The goal of the master plan is to return the site to its former glory, where the water was cleaner and the experience of the pool was more enjoyable. The plan intends to propose appropriate additions and renovations to the swimming pool, its buildings and its grounds that respect the fragility of this unique natural and historical setting and also accommodate the significant user demands on Austin's most popular park amenity
How it Began
The Barton Springs Pool Master Plan project began with numerous public comments to staff and the City Council regarding water quality and other issues at Barton Springs Pool. Many of the recommendations that made it into the Master Plan were derived from this public input.
An October 2006 City Council resolution recognized an immediate need for improvements at Austin’s most famous swimming pool. It called for consideration of water quality and salamander habitat improvements, grounds improvements, infrastructure improvements and facilities improvements. Working from this resolution, City staff worked internally and with stakeholders for input, and they consulted previously commissioned studies and analyses to develop a task list. The master plan consultant team was given that list when hired in early 2007, and the list was used to develop a project scope. The team also received previous studies, information on earlier construction efforts and historical data on the pool, grounds and buildings at the site.
Master Plan Goals
Barton Springs Pool facility is basically unchanged for several decades and many of the structures need maintenance to prevent deterioration of the historic buildings. In addition, when the pool was constructed in the early 1900’s, it dammed a free-flowing spring and creek to create a pool. This changes the ecology of the springs, altering the habitat for aquatic species that have since been listed as endangered. Many of the projects are intended to gather data to determine what is possible to undo some of the effects of habitat alteration and improve the quality of the water in the pool to benefit both swimmers and salamander. Other projects are to invest in the pool grounds to prepare them for the coming century. Others are to begin restoration of the historic structures, including the bathhouse and Sunken Gardens.
In developing the Master Plan, several critical issues were identified as needing immediate attention. These issues were presented to City management and the City Council. Approval was given, and funding ($6.2 million) was provided. These issues will be addressed in the short-term projects, which will be completed in three to five years. The short-term projects include:
A pilot study for water recirculation in the “beach” area.
A pilot study for ultrasonic algae control.

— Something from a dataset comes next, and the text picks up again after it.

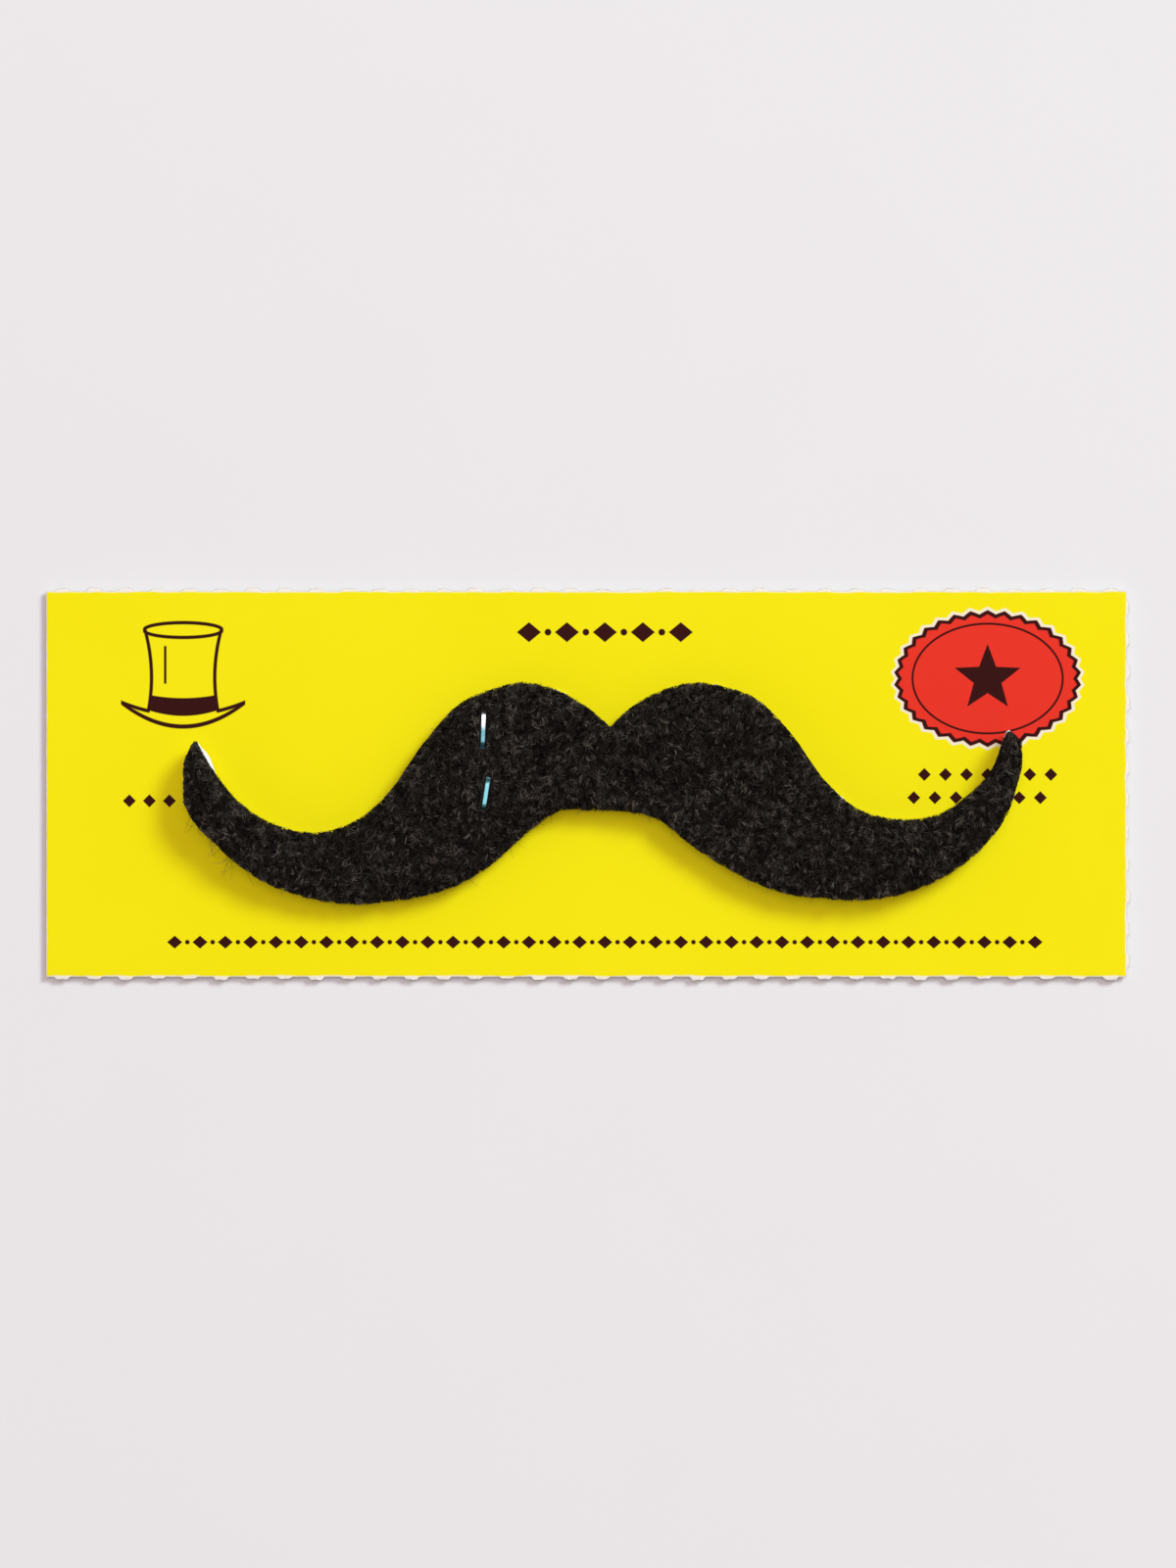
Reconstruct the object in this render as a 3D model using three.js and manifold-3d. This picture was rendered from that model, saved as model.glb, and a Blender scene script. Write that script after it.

A pilot study for creek flow.
An assessment and treatment of the 45 most critical trees.
Replacing overhead electrical wiring with underground wiring, and adding electrical service to the poolside to facilitate pool cleaning.
A detailed topographic survey.
Removal of the gravel build-up in the deep end.
Renovating the existing bathhouse (phase I): Roof repairs/replacement, air conditioning upgrade, and solar hot water heater replacement.
Replacing bypass grate.
Repairs to the bypass tunnel joints.
A new pump to facilitate more efficient pool cleaning.
An ADA accessible path from south entrance to poolside.
Hydrodynamic modeling for flood and flow control.
Silt and algae disposal.
An interpretive plan for pool and vicinity.
A temporary algae skimmer.
General grounds improvements.
Improvements to Sunken Gardens (phase I).
Structural testing of dams.
Select this link for the statuses of the short-term projects (pdf format). Although these projects have been approved and funded, each project will include stakeholder input throughout the process.
The Master Plan includes proposals for numerous long-term improvements. Implementation of water quality aspects of the long-term proposals is dependent on the outcome of the short-term water quality studies. Other issues that required more data before a recommendation could be made, as well as issues that were deemed controversial in discussions with the public were placed in the long-term proposals.
Even with approval of the Master Plan by Council, each of these individual proposals will have to be approved and funded by Council after extensive public input.
Some of these proposals are:
Consider adding a bathhouse to the south side.
Renovating the existing bathhouse (phase II), including:
Moving ticket counter back to rotunda.
Expanding and refurbishing women’s changing area.
Adding a unisex bathroom.
Relocating classrooms elsewhere.
Reconstruction of Eliza Spring outflow to increase salamander habitat.
Flow regime improvements (will depend on results of funded scientific studies):
Install gates in upper pool dam.
Increase height and width of upper pool dam.
Modify gates in lower pool dam.
Install water recirculation equipment.
Add stream flow stations for individual spring outlets and replace station in Barton Creek upstream.
Improvements to/reconstruction of the area downstream of the pool.